The modern concept of a Caucasian race, which students my age were taught in school, came from Johann Friedrich Blumenbach of Göttingen, the most influential of this generation of race scholars. Switching from skulls to skin, he divided humans into five races by color — white, yellow, copper, tawny, and tawny-black to jet-black — but he ascribed these differences to climate. Still convinced that people of the Caucasus were the paragons of beauty, he placed residents of North Africa and India in the Caucasian category, sliding into a linguistic analysis based on the common derivation of Indo-European languages. That category, Painter notes, soon slipped free of any geographic or linguistic moorings and became a quasi-­scientific term for a race known as "white."
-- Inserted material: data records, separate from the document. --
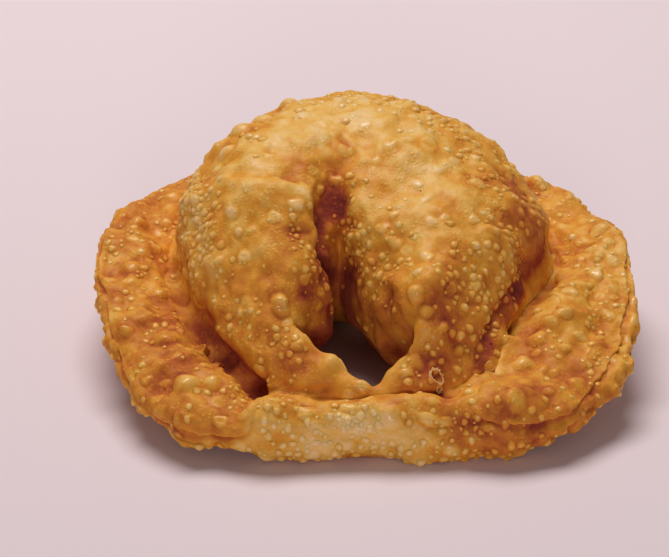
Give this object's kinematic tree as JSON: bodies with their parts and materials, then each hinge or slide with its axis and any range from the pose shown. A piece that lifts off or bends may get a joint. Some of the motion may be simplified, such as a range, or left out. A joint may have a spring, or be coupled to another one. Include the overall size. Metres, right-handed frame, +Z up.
{
  "type": "empanada",
  "caption": "Deep-fried folded empanada shaped like a brimmed hat: a domed, cleft pillow whose tapering ends meet round a finger-wide hole behind a thick sealed bar, covered in blisters.",
  "frame": {"origin": "on the table, under the middle of the outline", "axes": "+X to the right of someone facing the bar, +Y from the bar to the back of the dome, +Z up"},
  "size_m": [0.1106, 0.1058, 0.0443],
  "materials": {
    "fried_dough": "golden fried dough, oily satin, blistered"
  },
  "bodies": {
    "root": {"empanada_crust": "fried_dough"}
  },
  "joints": []
}
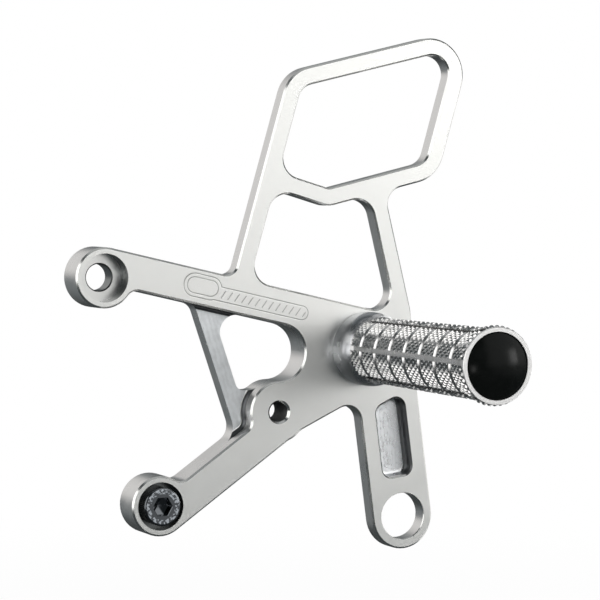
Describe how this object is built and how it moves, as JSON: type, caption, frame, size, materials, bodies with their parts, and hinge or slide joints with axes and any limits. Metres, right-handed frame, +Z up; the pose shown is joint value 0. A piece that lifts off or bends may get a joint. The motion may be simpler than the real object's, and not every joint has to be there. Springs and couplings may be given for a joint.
{
  "type": "rear sets footrest",
  "caption": "Left-hand rear-set footrest of a racing motorcycle: billet aluminium bracket with heel guard, arms and lower tab, and a fixed knurled peg with a black end plug",
  "frame": {"origin": "centre of the upper mounting hole, on the bracket's flat back face", "axes": "+X to the rear of the motorcycle, +Z up, -Y outboard along the peg; the peg's axis is parallel to the two mounting holes"},
  "size_m": [0.145, 0.1246, 0.1799],
  "materials": {
    "milled_aluminium": "satin",
    "turned_aluminium": "knurled",
    "plated_steel": "bright zinc plate",
    "black_plastic": "gloss"
  },
  "bodies": {
    "root": {"bracket": "milled_aluminium", "footpeg": "turned_aluminium", "peg_bolt": "plated_steel", "peg_lock_washer": "plated_steel", "peg_end_plug": "black_plastic", "lower_mounting_screw": "plated_steel"}
  },
  "joints": []
}
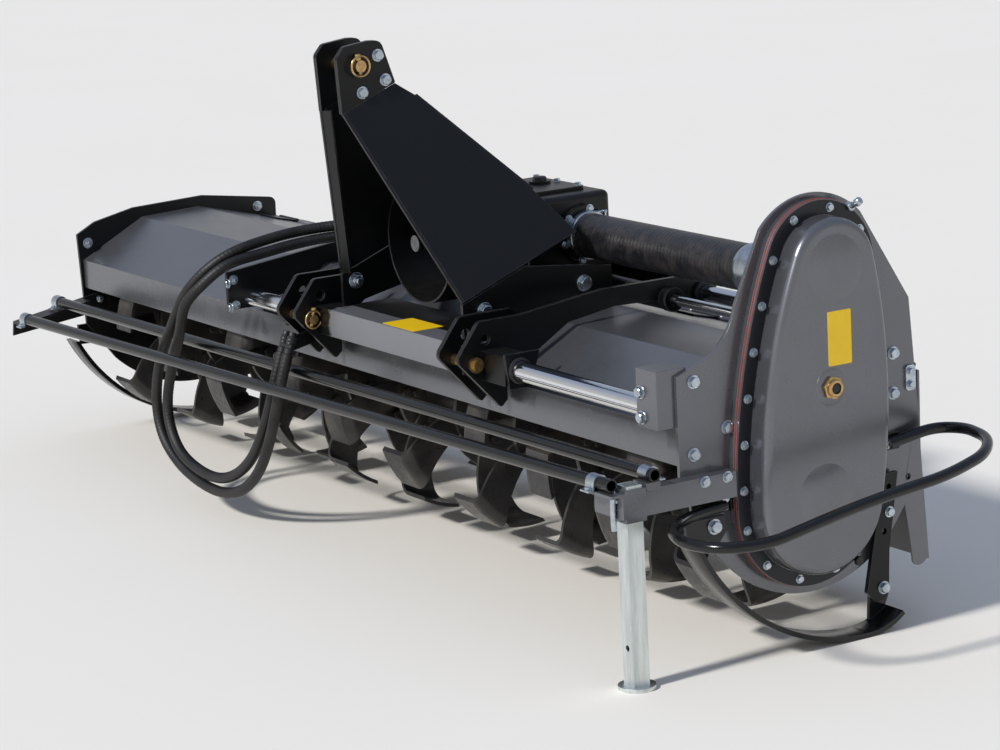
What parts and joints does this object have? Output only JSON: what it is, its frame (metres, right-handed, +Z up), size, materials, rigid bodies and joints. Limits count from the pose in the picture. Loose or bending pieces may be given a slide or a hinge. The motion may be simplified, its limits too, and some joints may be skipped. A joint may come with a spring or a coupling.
{
  "type": "side-shift rotavator",
  "caption": "Tractor-carried rotary tiller with bent sheet hood, bladed rotor, side gear case, sliding three-point headstock, levelling board, skids and parking stand.",
  "frame": {"origin": "on the ground under the middle of the whole part", "axes": "+X along the width towards the gear case, +Y away from the tractor, +Z up"},
  "size_m": [3.0085, 0.8108, 1.133],
  "materials": {
    "housing_grey": "metallic grey powder coat on steel sheet",
    "frame_black": "black powder coat on steel",
    "chrome": "hard chromed and ground steel bar",
    "zinc": "bright zinc plated steel",
    "yellow_zinc": "yellow passivated zinc plated steel",
    "bright_steel": "machined steel, lightly oiled",
    "rotor_black": "black paint on forged and rolled steel",
    "board_grey": "grey powder coat on steel sheet",
    "sleeve_black": "ribbed black rubber bellows",
    "hose_black": "rubber hose in a black spiral wrap"
  },
  "bodies": {
    "housing": {"hood": "housing_grey", "right_side_plate": "housing_grey", "gear_case": "housing_grey", "gear_cover": "housing_grey", "bar_bracket": "housing_grey", "guard_arm_right": "housing_grey", "left_side_plate": "frame_black", "shift_plate": "frame_black", "guard_tubes": "frame_black", "guard_arm_left": "frame_black", "skid_left": "frame_black", "skid_right": "frame_black", "skid_straps": "frame_black", "side_guard": "frame_black", "board_hinge": "frame_black", "front_bar": "chrome", "rear_bar": "chrome", "cylinder_rod": "chrome", "drive_bell": "zinc", "rotor_bearings": "rotor_black", "drive_sleeve": "sleeve_black"},
    "headstock": {"carriage_tube": "frame_black", "bush_plates": "frame_black", "lug_plates": "frame_black", "lug_pins": "yellow_zinc", "base_plates": "frame_black", "gearbox_bed": "frame_black", "rear_beam": "frame_black", "deck_plate": "frame_black", "tower_plates": "frame_black", "top_ears": "frame_black", "ear_spacers": "zinc", "top_pin": "yellow_zinc", "gearbox": "frame_black", "pto_guard": "frame_black", "cylinder_barrel": "frame_black", "hose_coupling_outer": "zinc", "hose_coupling_inner": "zinc", "hose_outer": "hose_black", "hose_inner": "hose_black"},
    "drive_stub": {"pto_stub": "bright_steel"},
    "rotor": {"rotor": "rotor_black", "rotor_blades": "rotor_black"},
    "board": {"levelling_board": "board_grey"},
    "stand": {"stand_leg": "zinc"}
  },
  "joints": [
    {"name": "side_shift", "type": "slide", "parent": "housing", "child": "headstock", "axis": [1, 0, 0], "range_m": [-0.17, 0.38], "deforming": ["drive_sleeve"]},
    {"name": "rotor_spin", "type": "hinge", "parent": "housing", "child": "rotor", "pos_m": [-0.1063, 0.063, 0.286], "axis": [1, 0, 0], "continuous": true},
    {"name": "drive_spin", "type": "hinge", "parent": "headstock", "child": "drive_stub", "pos_m": [0.2177, -0.093, 0.69], "axis": [0, -1, 0], "continuous": true},
    {"name": "board_swing", "type": "hinge", "parent": "housing", "child": "board", "pos_m": [-0.1063, 0.358, 0.4967], "axis": [1, 0, 0], "range_deg": [0, 60]},
    {"name": "stand_slide", "type": "slide", "parent": "housing", "child": "stand", "axis": [0, 0, 1], "range_m": [0, 0.29]}
  ],
  "couplings": [
    {"joint": "drive_spin", "follows": "rotor_spin", "ratio": 2.45}
  ]
}
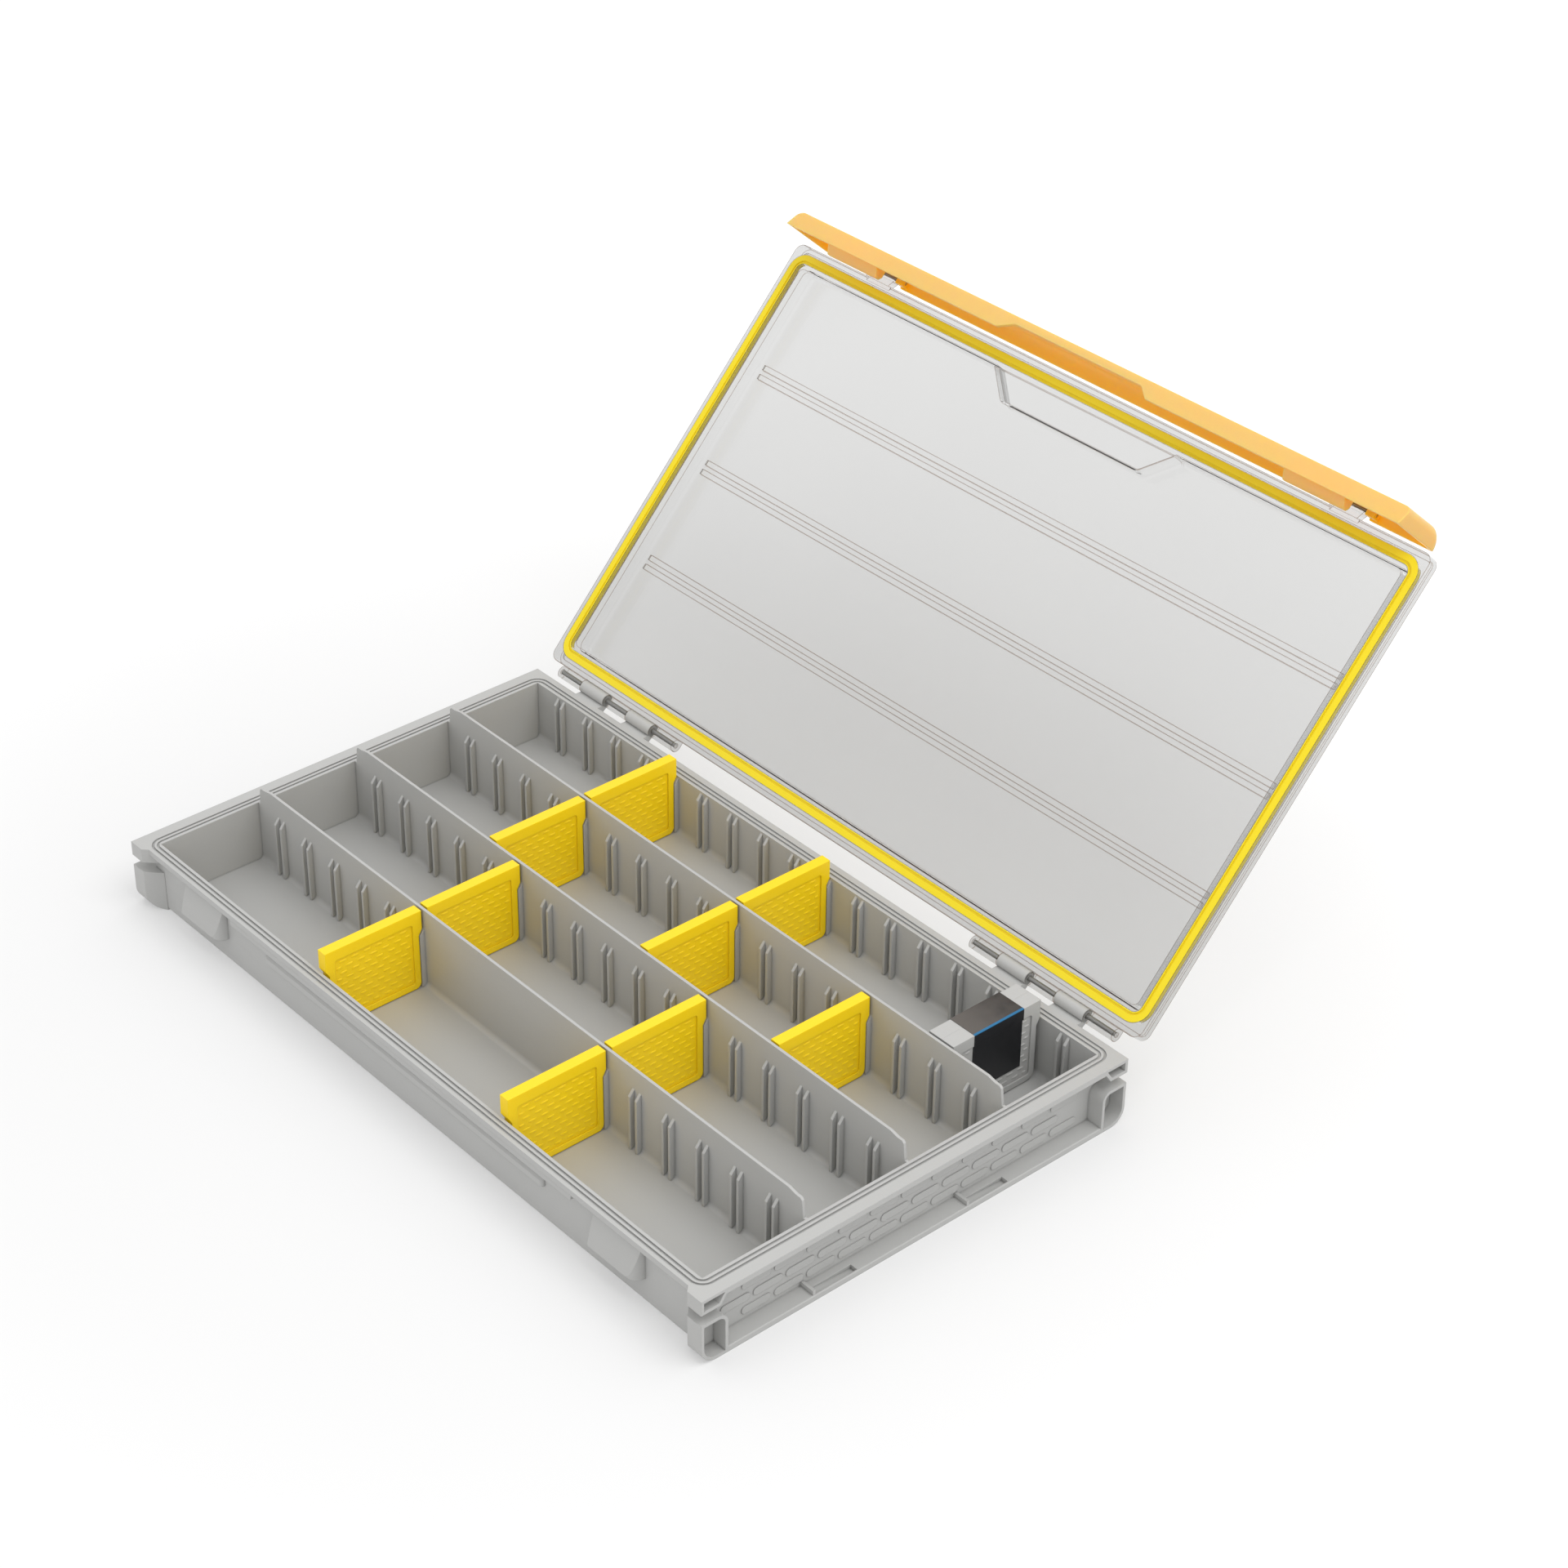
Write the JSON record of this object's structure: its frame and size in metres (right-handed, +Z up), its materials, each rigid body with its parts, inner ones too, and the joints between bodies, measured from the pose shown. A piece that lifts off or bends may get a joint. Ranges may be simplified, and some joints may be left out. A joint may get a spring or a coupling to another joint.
{
  "type": "tackle utility box",
  "caption": "Flat compartment box with a domed clear lid on knuckle hinges, a full-width latch bar, a lid seal, long rows and lift-out cross dividers.",
  "frame": {"origin": "centre of the tray's footprint on the surface it stands on", "axes": "+X along the long side, +Y towards the hinge, +Z up"},
  "size_m": [0.3556, 0.3648, 0.206],
  "materials": {
    "grey_plastic": "satin moulded",
    "clear_plastic": "clear",
    "amber_plastic": "translucent",
    "yellow_plastic": "satin moulded",
    "dryer_plastic": "moulded",
    "drying_granules": "granular",
    "label_film": "printed film, left blank",
    "seal_rubber": "matt",
    "pin_steel": "drawn wire"
  },
  "bodies": {
    "tray": {"base_tray": "grey_plastic", "hinge_pin_left": "pin_steel", "hinge_pin_right": "pin_steel"},
    "lid": {"lid": "clear_plastic", "lid_gasket": "seal_rubber"},
    "latch": {"latch": "amber_plastic", "latch_pin_left": "pin_steel", "latch_pin_right": "pin_steel"},
    "divider_row1_slot6": {"divider_row1_slot6": "yellow_plastic"},
    "divider_row1_slot12": {"divider_row1_slot12": "yellow_plastic"},
    "divider_row2_slot6": {"divider_row2_slot6": "yellow_plastic"},
    "divider_row2_slot12": {"divider_row2_slot12": "yellow_plastic"},
    "divider_row3_slot5": {"divider_row3_slot5": "yellow_plastic"},
    "divider_row3_slot10": {"divider_row3_slot10": "yellow_plastic"},
    "divider_row3_slot14": {"divider_row3_slot14": "yellow_plastic"},
    "divider_row4_slot5": {"divider_row4_slot5": "yellow_plastic"},
    "divider_row4_slot10": {"divider_row4_slot10": "yellow_plastic"},
    "drying_divider": {"drying_divider_shell_left": "dryer_plastic", "drying_divider_shell_right": "dryer_plastic", "drying_block": "drying_granules", "drying_divider_label": "label_film"}
  },
  "joints": [
    {"name": "lid_hinge", "type": "hinge", "parent": "tray", "child": "lid", "pos_m": [0, 0.1074, 0.0308], "axis": [-1, 0, 0], "range_deg": [-132.45, 0]},
    {"name": "latch_hinge", "type": "hinge", "parent": "lid", "child": "latch", "pos_m": [0, 0.25778, 0.18571], "axis": [-1, 0, 0], "range_deg": [0, 100]},
    {"name": "divider_row1_slot6_lift", "type": "slide", "parent": "tray", "child": "divider_row1_slot6", "axis": [0, 0, 1], "range_m": [0, 0.045]},
    {"name": "divider_row1_slot12_lift", "type": "slide", "parent": "tray", "child": "divider_row1_slot12", "axis": [0, 0, 1], "range_m": [0, 0.045]},
    {"name": "divider_row2_slot6_lift", "type": "slide", "parent": "tray", "child": "divider_row2_slot6", "axis": [0, 0, 1], "range_m": [0, 0.045]},
    {"name": "divider_row2_slot12_lift", "type": "slide", "parent": "tray", "child": "divider_row2_slot12", "axis": [0, 0, 1], "range_m": [0, 0.045]},
    {"name": "divider_row3_slot5_lift", "type": "slide", "parent": "tray", "child": "divider_row3_slot5", "axis": [0, 0, 1], "range_m": [0, 0.045]},
    {"name": "divider_row3_slot10_lift", "type": "slide", "parent": "tray", "child": "divider_row3_slot10", "axis": [0, 0, 1], "range_m": [0, 0.045]},
    {"name": "divider_row3_slot14_lift", "type": "slide", "parent": "tray", "child": "divider_row3_slot14", "axis": [0, 0, 1], "range_m": [0, 0.045]},
    {"name": "divider_row4_slot5_lift", "type": "slide", "parent": "tray", "child": "divider_row4_slot5", "axis": [0, 0, 1], "range_m": [0, 0.045]},
    {"name": "divider_row4_slot10_lift", "type": "slide", "parent": "tray", "child": "divider_row4_slot10", "axis": [0, 0, 1], "range_m": [0, 0.045]},
    {"name": "drying_divider_lift", "type": "slide", "parent": "tray", "child": "drying_divider", "axis": [0, 0, 1], "range_m": [0, 0.045]}
  ]
}
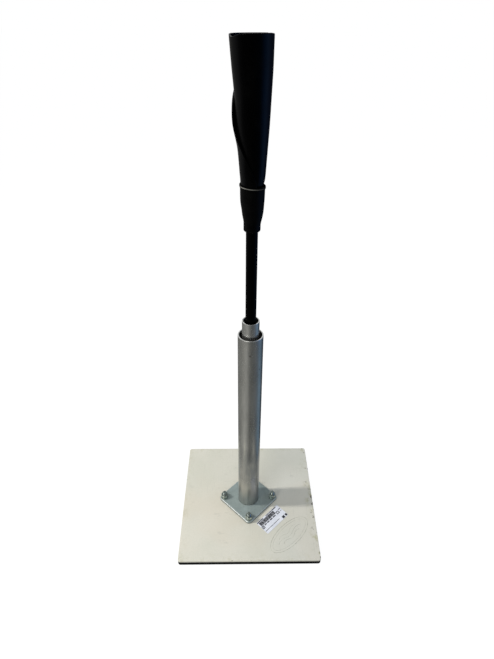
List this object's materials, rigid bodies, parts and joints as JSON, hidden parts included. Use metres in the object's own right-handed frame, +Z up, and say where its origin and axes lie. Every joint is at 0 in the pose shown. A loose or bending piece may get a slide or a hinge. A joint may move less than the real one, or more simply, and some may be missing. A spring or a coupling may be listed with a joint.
{
  "type": "batting tee",
  "caption": "Free-standing batting tee: square weighted base, telescoping round stem and a flexible rolled-rubber cone that holds a ball.",
  "frame": {"origin": "on the floor under the stem's axis, at the centre of the base's underside", "axes": "+Z up along the stem; -Y is the front, +X to the right seen from the front"},
  "size_m": [0.33, 0.33, 1.0278],
  "materials": {
    "black_rubber": "matte black moulded rubber",
    "white_board": "off-white board, mottled and scuffed, stained along its edges",
    "label_film": "pale printed film, satin",
    "zinc_plate": "dull zinc-plated steel plate",
    "zinc_hardware": "zinc-plated steel fasteners",
    "tube_steel": "drawn steel tube, satin, scuffed along its length",
    "weld_bead": "dark weld metal",
    "black_nylon": "black moulded nylon",
    "black_rod": "black satin rod",
    "roll_rubber": "black rubber sheet with a slight sheen"
  },
  "bodies": {
    "base": {"rubber_mat": "black_rubber", "base_board": "white_board", "label": "label_film", "flange_plate": "zinc_plate", "carriage_bolt_1": "zinc_hardware", "carriage_bolt_2": "zinc_hardware", "carriage_bolt_3": "zinc_hardware", "carriage_bolt_4": "zinc_hardware", "lock_washer_1": "zinc_hardware", "lock_washer_2": "zinc_hardware", "lock_washer_3": "zinc_hardware", "lock_washer_4": "zinc_hardware", "hex_nut_1": "zinc_hardware", "hex_nut_2": "zinc_hardware", "hex_nut_3": "zinc_hardware", "hex_nut_4": "zinc_hardware", "outer_tube": "tube_steel", "tube_weld": "weld_bead", "bump_stop": "black_rubber", "outer_guide_bush": "black_nylon"},
    "middle": {"middle_tube": "tube_steel", "foot_glide": "black_nylon", "stop_collar": "black_nylon", "collar_pin_1": "zinc_hardware", "collar_pin_2": "zinc_hardware", "middle_guide_bush": "black_nylon"},
    "glide": {"rod_glide": "black_nylon", "o_ring_1": "black_rubber", "o_ring_2": "black_rubber"},
    "rod_body": {"rod": "black_rod", "keeper_washer": "zinc_hardware", "keeper_screw": "zinc_hardware", "rubber_boot": "roll_rubber"},
    "ball_rest": {"rolled_sheet": "roll_rubber", "core_plug": "black_nylon"}
  },
  "joints": [
    {"name": "middle_slide", "type": "slide", "parent": "base", "child": "middle", "axis": [0, 0, 1], "range_m": [0, 0.15]},
    {"name": "rod_slide", "type": "slide", "parent": "middle", "child": "glide", "axis": [0, 0, 1], "range_m": [-0.17, 0.105]},
    {"name": "rod_swivel", "type": "hinge", "parent": "glide", "child": "rod_body", "pos_m": [0, 0, 0.378], "axis": [0, 0, 1], "continuous": true},
    {"name": "rest_flex", "type": "hinge", "parent": "rod_body", "child": "ball_rest", "pos_m": [0, 0, 0.781], "axis": [1, 0, 0], "range_deg": [-20, 20], "stiffness_Nm_per_rad": 6, "deforming": ["rubber_boot"]}
  ]
}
Some great American heroes, notably Thomas Jefferson and Ralph Waldo Emerson, absorbed Blumenbach's influence but relabeled the categories of white superiority. They adopted the Saxons as their ideal, imagining Americans as direct and unalloyed descendants of the English, later including the Germans. In general, Western labels for racial superiority moved thus: Caucasian Saxon Teutonic Nordic Aryan white/Anglo.

The spread of evolutionary theory required a series of theoretical shifts, to cope with changing understandings of what is heritable. When hereditary thought produced eugenics, the effort to breed superior human beings, it relied mostly on inaccurate genetics. Nevertheless, eugenic "science" became authoritative from the late 19th century through the 1930s. Eugenics gave rise to laws in at least 30 states authorizing forced sterilization of the ostensibly feeble-minded and the hereditarily criminal. Painter cites an estimate of 65,000 sterilized against their will by 1968, after which a combined feminist and civil rights campaign succeeded in radically restricting forced sterilization. While blacks and American Indians were disproportionately victimized, intelligence testing added many immigrants and others of "inferior stock," predominantly Appalachian whites, to the rolls of the surgically sterilized.